Shed Seven are a British five-piece rock band formed in 1990. They gathered a following after a successful show at the national ‘In The City’ unsigned band showcase. Hits such as ‘Chasing Rainbows’, ‘Disco Down’ and ‘Going for Gold’ have gained them a loyal fan base. Teesside University’s Lisa Bartos chats with frontman Rick Witter about Shedcember, social media and how he will be celebrating Christmas.
LB: You’re playing Middlesbrough Town Hall on 2 December 2019. What can fans expect from the show?
RW: We are looking forward to coming back to Middlesbrough to play. It seems an age since we were last there. I think people can expect to hear a lot of hits with a few of the newer tunes thrown in. We like to try and put a bit of a show on, so hopefully it will be a bit of a rock ‘n’ roll evening, albeit that it’s a Monday night.
LB: Shedcember has been an annual event for a number of years. What was your inspiration?
RW: It’s a great time of year to go out and play. It’s close to the Christmas holidays so people are getting a bit looser in that respect. It’s just seems to have become a thing over the last decade or so.
LB: Which song do you enjoy performing the most?
RW: That’s a difficult question as we play a lot of songs that people remember and love to hear. There is a real buzz performing songs where everyone is singing back at you and we are lucky as that seems to happen quite a lot.
LB: You recently said you enjoy touring now more than ever, why is that?
RW: The reason we picked up instruments when we were 12-13 was because we wanted to learn and write songs so we could get up onstage and show off to people and, to be honest, I don’t think that’s really changed much over the years.
LB: Is there a new generation of fans coming through?

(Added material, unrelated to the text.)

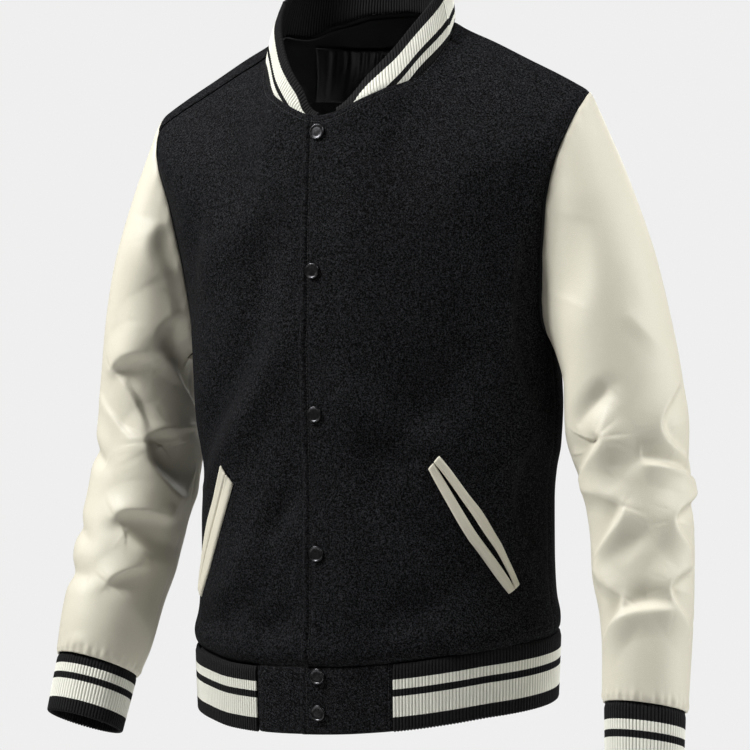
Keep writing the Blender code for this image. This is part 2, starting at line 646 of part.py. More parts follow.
def make_tab(name, side, material):
    """The waistband's wool tab at a front's edge."""
    middle_x = float(blend(BODY, "middle_x", HEM["z"]))
    width = float(blend(BODY, "half_width", HEM["z"]))
    ends = [math.asin((x * side - middle_x) * side / width) / (math.pi / 2) for x in (-OVERLAP, TAB_X + side * middle_x)]
    line = waist_line(side, -1, np.linspace(ends[0], ends[1], TAB_COLUMNS), 0)
    steps = np.linspace(RIB_BAND, GAP * 1.5, TAB_ROWS)
    narrow = BAND_NARROW * steps / RIB_BAND
    normals = grid_normals(np.stack([line - (0, 0, 1), line]), flip=side)[0]
    normals[:, 2] = 0
    normals /= np.linalg.norm(normals, axis=-1, keepdims=True)
    rise = LIFT * lifted(line[:, 0]) * (side > 0)
    outer = line[None] - np.array([0, 0, 1.0]) * steps[:, None, None]
    outer = outer + normals[None] * (rise[None, :, None] - narrow[:, None, None])
    normals = np.broadcast_to(normals, outer.shape)
    wall(name, outer, outer - normals * WOOL, material)
    return outer, normals


def neck_line(front, back, side):
    """The neckline along the panels' own edges, evenly from a front's middle to the back's middle, and which way
    the panels face there."""
    corner = len(NECK_STEPS)
    middle = back[0].shape[1] // 2
    line, way = (
        np.concatenate([f[-1, 1 : corner + 2], b[-1, middle : middle + side * (corner + 1) : side][::-1]])
        for f, b in zip(front, back)
    )
    length = np.concatenate([[0], np.cumsum(np.linalg.norm(np.diff(line, axis=0), axis=1))])
    at = np.linspace(0, length[-1], 721)
    return tuple(np.stack([np.interp(at, length, a[:, k]) for k in range(3)], -1) for a in (line, way))


def collar_top(turn):
    a = np.radians(turn)
    front = np.cos(a) >= 0
    power = np.where(front, COLLAR_TOP["power"], COLLAR_TOP["back_power"])
    depth = np.where(front, COLLAR_TOP["front"], COLLAR_TOP["back"])
    x = COLLAR_TOP["half_width"] * np.sin(a) ** (2 / power)
    y = COLLAR_TOP["middle_y"] - np.sign(np.cos(a)) * depth * np.abs(np.cos(a)) ** (2 / power)
    return np.stack([x, y, blend(COLLAR, "top_z", turn)], -1)


def make_collar(right, left, back, material):
    lows, highs, ways = [], [], []
    for side, front, end in ((1, left, COLLAR_ENDS["left"]), (-1, right, COLLAR_ENDS["right"])):
        line, way = neck_line(front, back, side)
        keep = (line[:, 0] * side > end) | (line[:, 1] > 0)
        line, way = line[keep], way[keep]
        turn = neck_side(line)[1]
        rim = collar_top(turn) * (side, 1, 1)
        from_end = np.clip((turn - turn[0]) / COLLAR_END_TURN, 0, 1)[:, None]
        near = COLLAR_END_SHARE * (1 - from_end) ** 2 * (1 + 2 * from_end)
        lows.append(line)
        highs.append(line * near + rim * (1 - near))
        ways.append(way)
    low, high, way = (np.concatenate([a[0], a[1][-2::-1]]) for a in (lows, highs, ways))
    length = np.concatenate([[0], np.cumsum(np.linalg.norm(np.diff(low, axis=0), axis=1))])
    ribs = rib_count(length[-1])

    def band(columns, thick):
        """Three rows of a skin, this far in from the collar's face; its foot clears the panels' inner edge."""
        at = np.linspace(0, length[-1], columns)
        base, top, panel = (
            np.stack([np.interp(at, length, a[:, k]) for k in range(3)], -1) for a in (low, high, way)
        )
        tall = np.linalg.norm(top - base, axis=-1, keepdims=True)
        up = (top - base) / tall
        bend = np.maximum(0, -np.sum(panel * up, axis=-1, keepdims=True))
        base = base + up * (GAP * 1.8 + (GAP * 2 + bend * (WOOL + GAP)) * (thick > 0))
        out = np.cross(np.gradient(base, axis=0), top - base)
        out /= np.linalg.norm(out, axis=-1, keepdims=True)
        from_middle = (base - (0, COLLAR_TOP["middle_y"], 0)) * (1, 1, 0)
        out *= np.sign(np.sum(out * from_middle, axis=-1, keepdims=True))
        belly = COLLAR_BELLY * np.clip(tall / 60, 0, 1)
        rows = [base + (top - base) * t + out * (belly * 4 * t * (1 - t) - thick) for t in (0, 0.5, 1)]
        return np.array(rows), np.array([out] * 3)

    outer, out = band(ribs * 2 + 1, 0)
    plain = band(ribs * 2 // COLLAR_PLAIN_PER + 1, KNIT)[0]
    return ribbed_wall("collar", outer, plain, out, COLLAR_PLAIN_PER, material)


def make_snap(name, panel, z, material):
    """A turned snap cap on the middle line of a panel."""
    sides = SNAP_SIDES
    point, normal = place_on(panel, float(blend(BODY, "middle_x", z)), z)
    right = np.array([1.0, 0, 0]) - normal[0] * normal
    right /= np.linalg.norm(right)
    up = np.cross(normal, right)
    turns = np.arange(sides) * 2 * math.pi / sides
    circle = np.cos(turns)[:, None] * right + np.sin(turns)[:, None] * up
    seat = point + normal * SNAP_SEAT
    points = np.concatenate(
        [[seat]]
        + [seat + normal * height + circle * radius for radius, height in zip(SNAP["radius"], SNAP["height"])]
        + [[seat + normal * SNAP_RISE]]
    )
    last = len(points) - 1
    faces = []
    for k in range(sides):
        n = (k + 1) % sides
        faces.append((0, 1 + n, 1 + k))
        faces.append((last - sides + k, last - sides + n, last))
        for i in range(len(SNAP["radius"]) - 1):
            low, high = 1 + i * sides, 1 + (i + 1) * sides
            faces.append((low + k, low + n, high + n, high + k))
    if signed_volume(points, faces) < 0:
        faces = [f[::-1] for f in faces]
    return add_object(name, points, faces, material)


def make_welt(name, panel, side, which, material):
    """One welt of a slanted pocket, laid on the front, on the middle's side or the seam's side of the slit."""
    top, foot = np.array(POCKET["top"]), np.array(POCKET["foot"])
    along = (foot - top) / np.linalg.norm(foot - top)
    sideways = np.array([-along[1], along[0]])
    rows = []
    for t in np.linspace(0, 1, WELT_STEPS):
        width = float(blend(POCKET_WIDTHS, which, t))
        near = float(blend(POCKET_WIDTHS, "slit", t)) if which == "side" else 0.0
        row = []
        for off in np.linspace(near, near + width, 3) * (1 if which == "side" else -1):
            x, z = top + (foot - top) * t + sideways * off - along * POCKET["slant"] * off
            z += side * POCKET["higher"]
            point, normal = place_on(panel, float(blend(BODY, "middle_x", z)) + side * x, z)
            row.append((point + normal * WELT_SEAT, normal))
        rows.append(row)
    inner = np.array([[p for p, n in row] for row in rows])
    normals = np.array([[n for p, n in row] for row in rows])
    return wall(name, inner + normals * LEATHER, inner, material)


def make_facing(back, material):
    """The satin facing that lines the back below the neck: the back's own points, moved in."""
    grid, normals = back
    middle = grid.shape[1] // 2
    part = np.s_[BODY_ROWS - FACING_ROWS :, middle - FACING_COLUMNS : middle + FACING_COLUMNS + 1]
    outer, way = grid[part], normals[part]
    outer = np.concatenate([outer[:-1], outer[-1:] * (1 - FACING_SHORT) + outer[-2:-1] * FACING_SHORT])
    outer = outer - way * (WOOL + GAP * 2)
    wall("back_facing", outer, outer - way * SATIN, material)
    return outer - way * SATIN, way


def make_label(name, facing, sizes, material):
    """A label inside the neck: the facing's points, moved in."""
    xs = np.linspace(sizes["x"] - sizes["width"] / 2, sizes["x"] + sizes["width"] / 2, LABEL_COLUMNS)
    zs = np.linspace(sizes["z"] - sizes["height"], sizes["z"], LABEL_ROWS)
    placed = [[place_on(facing, x, z) for x in xs] for z in zs]
    normals = np.array([[n for p, n in row] for row in placed])
    outer = np.array([[p for p, n in row] for row in placed]) - normals * sizes["seat"]
    return wall(name, outer, outer - normals * TAPE, material)


def main():
    wool = add_material("melton_wool", (0.012, 0.012, 0.014), 0.95)
    leather = add_material("cream_leather", (0.78, 0.72, 0.60), 0.45)
    knit = add_material("rib_knit", (0.02, 0.02, 0.022), 0.9)
    satin = add_material("black_satin", (0.015, 0.015, 0.017), 0.5)
    metal = add_material("gunmetal", (0.06, 0.06, 0.065), 0.35, 1.0)
    right = make_front("front_right", -1, wool)
    left = make_front("front_left", 1, wool)
    back = make_back(wool)
    make_sleeve("sleeve_right", -1, SLEEVE_RIGHT, SLEEVE_RIGHT_FOLDS, leather)
    make_sleeve("sleeve_left", 1, SLEEVE_LEFT, SLEEVE_LEFT_FOLDS, leather)
    make_cuff("cuff_right", -1, SLEEVE_RIGHT, CUFF_RIGHT, knit)
    make_cuff("cuff_left", 1, SLEEVE_LEFT, CUFF_LEFT, knit)
    make_waistband(knit)
    make_tab("hem_tab_right", -1, wool)
    tab = make_tab("hem_tab_left", 1, wool)
    make_collar(right, left, back, knit)
    for number, z in enumerate(SNAP_Z, 1):
        make_snap(f"snap_{number}", tab if z < HEM["z"] else left, z, metal)
    for side, word, panel in ((-1, "right", right), (1, "left", left)):
        make_welt(f"welt_{word}_front", panel, side, "front", leather)
        make_welt(f"welt_{word}_side", panel, side, "side", leather)
    facing = make_facing(back, satin)
    make_label("neck_label", facing, LABEL, satin)
    make_label("size_tag", facing, SIZE_TAG, satin)


for old in list(bpy.data.objects):
    bpy.data.objects.remove(old)
PARTS = bpy.data.collections.new("varsity_jacket")
bpy.context.scene.collection.children.link(PARTS)
NECK_AROUND = neck_around()
main()
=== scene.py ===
"""Varsity jacket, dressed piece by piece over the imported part: wool body, leather sleeves, striped rib knit.

Sizes are in millimetres and the meshes in metres. +Z is up, the front faces -Y and the wearer's left is +X. A
face is -1 on the front and +1 on the back; a side is +1 on the wearer's left and -1 on the right.
"""

import math

import bpy
import numpy as np
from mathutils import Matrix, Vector
from mathutils.bvhtree import BVHTree


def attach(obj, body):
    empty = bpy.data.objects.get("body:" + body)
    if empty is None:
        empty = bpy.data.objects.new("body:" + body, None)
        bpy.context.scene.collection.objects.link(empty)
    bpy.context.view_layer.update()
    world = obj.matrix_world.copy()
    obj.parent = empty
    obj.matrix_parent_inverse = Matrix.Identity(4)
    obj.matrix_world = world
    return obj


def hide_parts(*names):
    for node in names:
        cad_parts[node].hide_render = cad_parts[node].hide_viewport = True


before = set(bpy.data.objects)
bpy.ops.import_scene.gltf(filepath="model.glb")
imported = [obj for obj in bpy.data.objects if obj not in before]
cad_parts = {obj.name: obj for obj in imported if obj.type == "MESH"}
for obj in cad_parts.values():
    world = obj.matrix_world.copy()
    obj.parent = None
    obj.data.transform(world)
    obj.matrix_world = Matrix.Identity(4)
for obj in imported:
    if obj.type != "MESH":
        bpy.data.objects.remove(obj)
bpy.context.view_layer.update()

METRE = 0.001
GAP = 0.3  # between two pieces at a seam
WOOL = 2.0
LEATHER = 1.6
KNIT = 2.4
SATIN = 1.2
TAPE = 0.8

RIB_PITCH = 3.3
RIB_RISE = 1.2
RIB_BAND = 65.0
RIB_ROUND = 0.55
RIB_POINTS = 8  # columns of a knit to each rib
# A band is drawn in at its seam this deep and this wide, where its ribs rise by only this share
RIB_FOOT = {"depth": 0.8, "width": 3.0, "rise": 0.45}
BELLY_TALL = 60.0  # a band lower than this bellies out less
# Stripes of a rib knit, from its free edge in
STRIPES = {"from": (13.5, 40.5), "to": (33.5, 50.0)}

OVERLAP = 17.0
LIFT = 2.7
LIFT_X = (34.0, 66.0)

# Body sections, level by level
BODY = {
    "z": (60, 0, -60, -95, -160, -232, -290, -372, -440, -506, -565, -600, -628, -690),
    "half_width": (262, 262, 260, 254, 230, 211, 204, 201, 196, 195, 198, 202, 199, 195),
    "front": (82, 86, 92, 97, 106, 112, 114, 113, 113, 115, 116, 116, 112, 110),
    "back": (96, 112, 122, 127, 134, 137, 135, 129, 123, 119, 119, 121, 118, 115),
    "middle_x": (0, 0, 0, 0, 1, 2, 3, 4, 5, 6, 6, 5, 5, 5),
    "middle_y": (0, 0, 0, 0, 1, 2, 3, 4, 5, 6, 7, 8, 8, 8),
}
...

RW: We seem to attract a mixture these days. Yes, we see a lot of fans of our age coming to reminisce about their formative years, but we also see late teens coming and singing along aswell which is a great thing.
LB: What is it like being on tour now compared to 25 years ago?
RW: In terms of touring there isn’t much difference between now and 25 years ago apart from we ain’t 21 anymore so we have to watch our step slightly more these days. But if you are in a service station at 3.30am sometime in December you may well see one of us wandering around aimlessly looking at nothing in particular, and that hasn’t changed.
LB: What was the wildest backstage incident back in the day?
RW: I couldn’t possibly comment for fear of reprisals.
LB: When you were starting out there was no social media. Do you think social media helps or hinders a band?
RW: Everything has changed in that sense over the last few years. I’d say it’s swings and roundabouts really. There are big advantages, as in being able to connect with fans a lot easier.
LB: How will you be celebrating Christmas this year?
RW: This Christmas will be spent recovering after what essentially is going to be a case of going to 23 parties in about 26 days. So the party will be at my house, although it will be a quiet party, if such a thing exists.